«Я занималась велоспортом много лет и всегда любила гонки на время, когда спортсмен борется только с секундомером. В гонке на время очень трудно добиться наилучшего результата, так как преодолеть надо прежде всего себя, а не соперника. Во время тренировок я всегда любила слушать музыку и рано заметила, что некоторые пьесы буквально подхлестывают меня. Однажды, в самом начале гонки на время, в моей голове зазвучали первые такты увертюры к «Орфею в аду» Оффенбаха. Это было чудесно, музыка стимулировала и подгоняла меня, заставляла крутить педали в заданном темпе, синхронизировать движения и дыхание. Время сжалось. Впервые в жизни я пожалела, что уже вижу финишную ленту. В тот раз я показала свое самое лучшее личное время».
Теперь на всех соревнованиях Киннисон сопровождает воображаемая музыка (чаще всего оперные увертюры). Такое характерно, впрочем, для многих спортсменов.
Я сам обнаружил этот феномен во время плавания. При плавании вольным стилем ноги работают тремя движениями – одно сильное, два следующих – слабее. Иногда я считаю эти толчки – раз, два, три, раз, два, три. Этот сознательный счет довольно быстро лег на музыкальный ритм. При неспешном плавании идеально подходят вальсы Штрауса. Эта музыка синхронизирует все мои движения, обеспечивает точность и согласованность движений, каких я никогда не смог бы добиться при простом осознанном счете. Лейбниц утверждал, что музыка – это счет, хотя и бессознательный. Именно такой счет и имеет место при плавании под вальсы Штрауса.
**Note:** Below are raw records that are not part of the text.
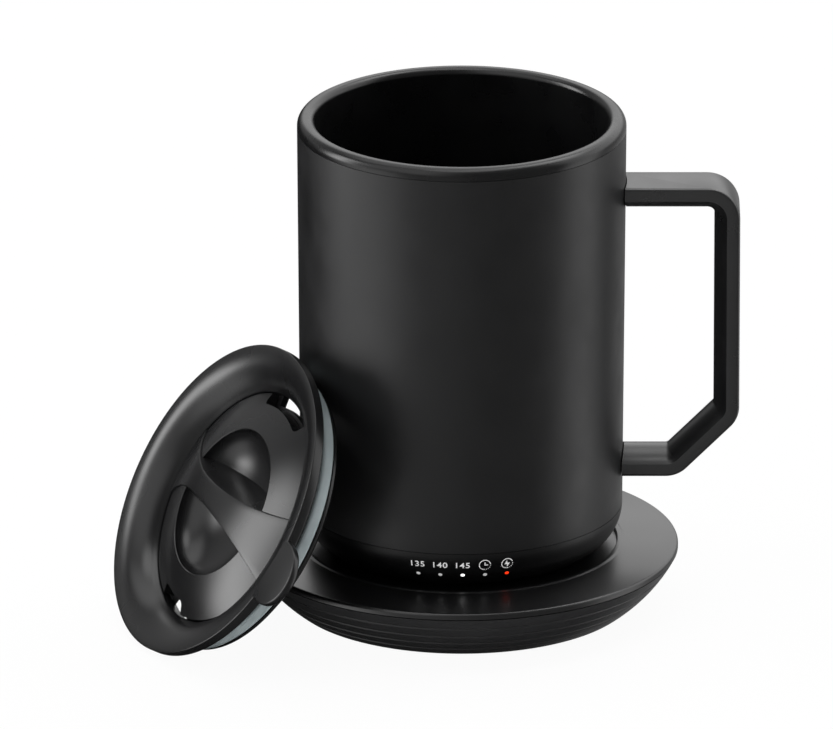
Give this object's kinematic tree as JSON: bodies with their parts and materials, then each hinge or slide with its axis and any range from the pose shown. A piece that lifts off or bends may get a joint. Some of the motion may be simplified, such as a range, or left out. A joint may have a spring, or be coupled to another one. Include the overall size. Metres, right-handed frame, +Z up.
{
  "type": "self-heating mug with charging coaster and lid",
  "caption": "Cylindrical heated mug with a D-section side handle, standing on a round charging coaster, with a twist-open spill lid taken off and leaned on the mug.",
  "frame": {"origin": "centre of the underside of the coaster's foot pad, on the surface that it stands on", "axes": "+Z up along the mug's axis, +X towards the handle, -Y towards the front with the indicator row"},
  "size_m": [0.1715, 0.1427, 0.1395],
  "materials": {
    "coaster_plastic": "satin moulded",
    "coaster_top": "smooth satin",
    "rubber": "matt",
    "steel": "plain",
    "inner_plastic": "moulded",
    "brass": "turned",
    "gold_plate": "gold plated",
    "circuit_board": "solder mask",
    "powder_coat": "fine matt powder coat",
    "liner_coat": "smooth ceramic coat",
    "handle_plastic": "fine matt",
    "cap_plastic": "satin moulded",
    "silicone": "soft matt",
    "gasket": "translucent silicone",
    "lid_plastic": "smooth satin",
    "white_lens": "clear",
    "red_lens": "clear",
    "cell_sleeve": "shrink sleeve",
    "heater_film": "polyimide film",
    "aluminium": "plain",
    "insulation": "felted fibre"
  },
  "bodies": {
    "coaster": {"coaster_bottom_shell": "coaster_plastic", "coaster_top_cover": "coaster_top", "coaster_foot_pad": "rubber", "coaster_screw_1": "steel", "coaster_screw_2": "steel", "coaster_screw_3": "steel", "contact_block": "inner_plastic", "pin_barrel_center": "brass", "pin_barrel_side": "brass", "pin_spring_center": "steel", "pin_spring_side": "steel", "coaster_circuit_board": "circuit_board", "power_inlet": "inner_plastic"},
    "center_pin": {"contact_pin_center": "gold_plate"},
    "side_pin": {"contact_pin_side": "gold_plate"},
    "mug": {"mug_outer_shell": "powder_coat", "mug_liner": "liner_coat", "mug_handle": "handle_plastic", "mug_base_cap": "cap_plastic", "indicator_lens_low": "white_lens", "indicator_lens_mid": "white_lens", "indicator_lens_high": "white_lens", "indicator_lens_timer": "white_lens", "indicator_lens_charge": "red_lens", "indicator_board": "circuit_board", "mug_bottom_cover": "cap_plastic", "anti_slip_ring": "rubber", "contact_disc": "gold_plate", "contact_ring": "gold_plate", "button_switch": "inner_plastic", "main_circuit_board": "circuit_board", "bottom_screw_1": "steel", "bottom_screw_2": "steel", "bottom_screw_3": "steel", "base_seal": "silicone", "battery_cell_1": "cell_sleeve", "battery_cell_2": "cell_sleeve", "battery_tray": "inner_plastic", "heater_film": "heater_film", "heat_spreader": "aluminium", "insulation_disc": "insulation", "temperature_sensor": "steel"},
    "button": {"power_button": "rubber"},
    "lid": {"lid_body": "lid_plastic", "lid_gasket": "gasket", "rotor_seal": "silicone"},
    "rotor": {"lid_rotor": "lid_plastic", "rotor_retainer": "inner_plastic"}
  },
  "joints": [
    {"name": "mug_lift", "type": "slide", "parent": "coaster", "child": "mug", "axis": [0, 0, 1], "range_m": [0, 0.12]},
    {"name": "lid_lift", "type": "slide", "parent": "coaster", "child": "lid", "axis": [-0.7823, -0.3715, 0.5], "range_m": [0, 0.08]},
    {"name": "lid_rotor_turn", "type": "hinge", "parent": "lid", "child": "rotor", "pos_m": [-0.06764, -0.03212, 0.0403], "axis": [-0.7823, -0.3715, 0.5], "range_deg": [0, 90]},
    {"name": "power_button_press", "type": "slide", "parent": "mug", "child": "button", "axis": [0, 0, 1], "range_m": [0, 0.0005], "stiffness_N_per_m": 600, "springref_m": -0.0005},
    {"name": "center_pin_press", "type": "slide", "parent": "coaster", "child": "center_pin", "axis": [0, 0, 1], "range_m": [-0.0008, 0], "stiffness_N_per_m": 400, "springref_m": 0.0008, "deforming": ["pin_spring_center"]},
    {"name": "side_pin_press", "type": "slide", "parent": "coaster", "child": "side_pin", "axis": [0, 0, 1], "range_m": [-0.0008, 0], "stiffness_N_per_m": 400, "springref_m": 0.0008, "deforming": ["pin_spring_side"]}
  ]
}
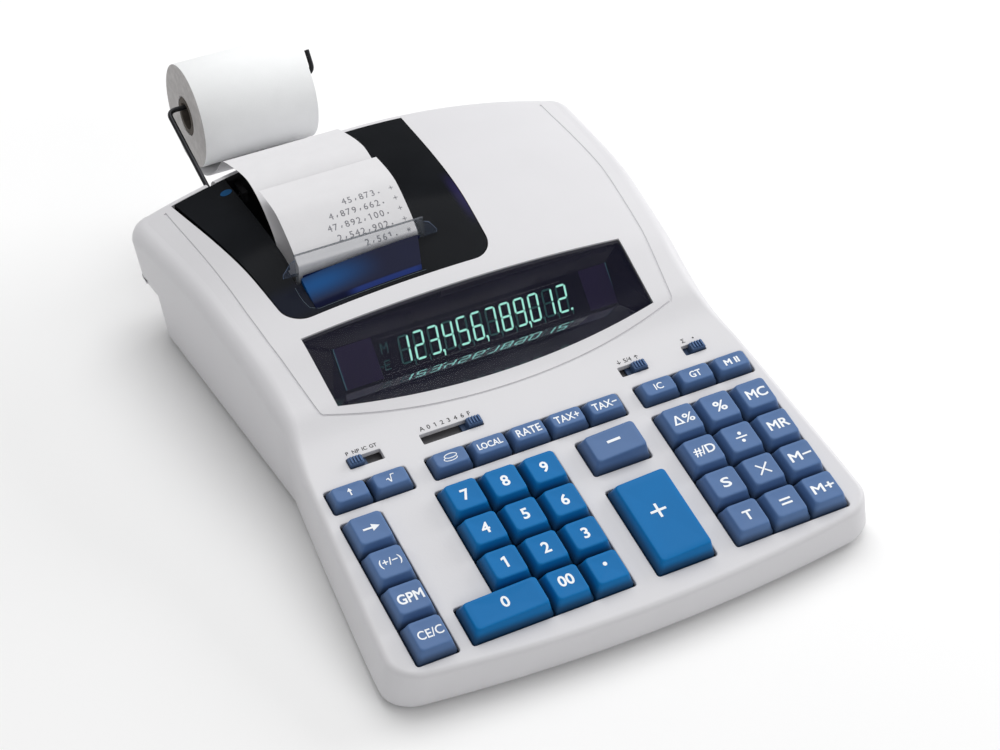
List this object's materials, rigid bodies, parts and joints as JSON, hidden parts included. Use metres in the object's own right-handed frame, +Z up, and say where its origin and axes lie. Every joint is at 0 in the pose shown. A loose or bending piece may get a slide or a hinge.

Тот факт, что чувство ритма – в узком смысле сочетания движения и музыки – присутствует у человека и отсутствует у других приматов, заставляет задуматься о филогенетическом происхождении этого феномена. В истории науки часто выдвигалось предположение о том, что музыка появилась не сама собой, а стала побочным продуктом развития других способностей, имеющих большее приспособительное значение, например, способности к речи. Предшествовало ли пение речи (как считал Дарвин), предшествовала ли речь музыке (как полагал его современник Герберт Спенсер) или они возникли одновременно (как думал Митен)? «Как можно разрешить этот спор? – спрашивает Патель в своей статье, напечатанной в 2006 году. Один подход заключается в попытке определения, существуют ли фундаментальные аспекты музыкального распознавания, которые не могут быть объяснены, как побочные продукты или как вторичное применение более адаптивных способностей». Музыкальный ритм с его регулярной пульсацией, подчеркивает Патель, весьма не похож на нерегулярную расстановку ударений слогов речи. Восприятие пульсации метра и синхронизация в нем, считает Патель, «являются уникальными аспектами, присущими только и единственно музыке, и не могут быть объяснены как побочный продукт ритма лингвистического». Вероятно, заключает автор, музыкальный ритм развился независимо от речи.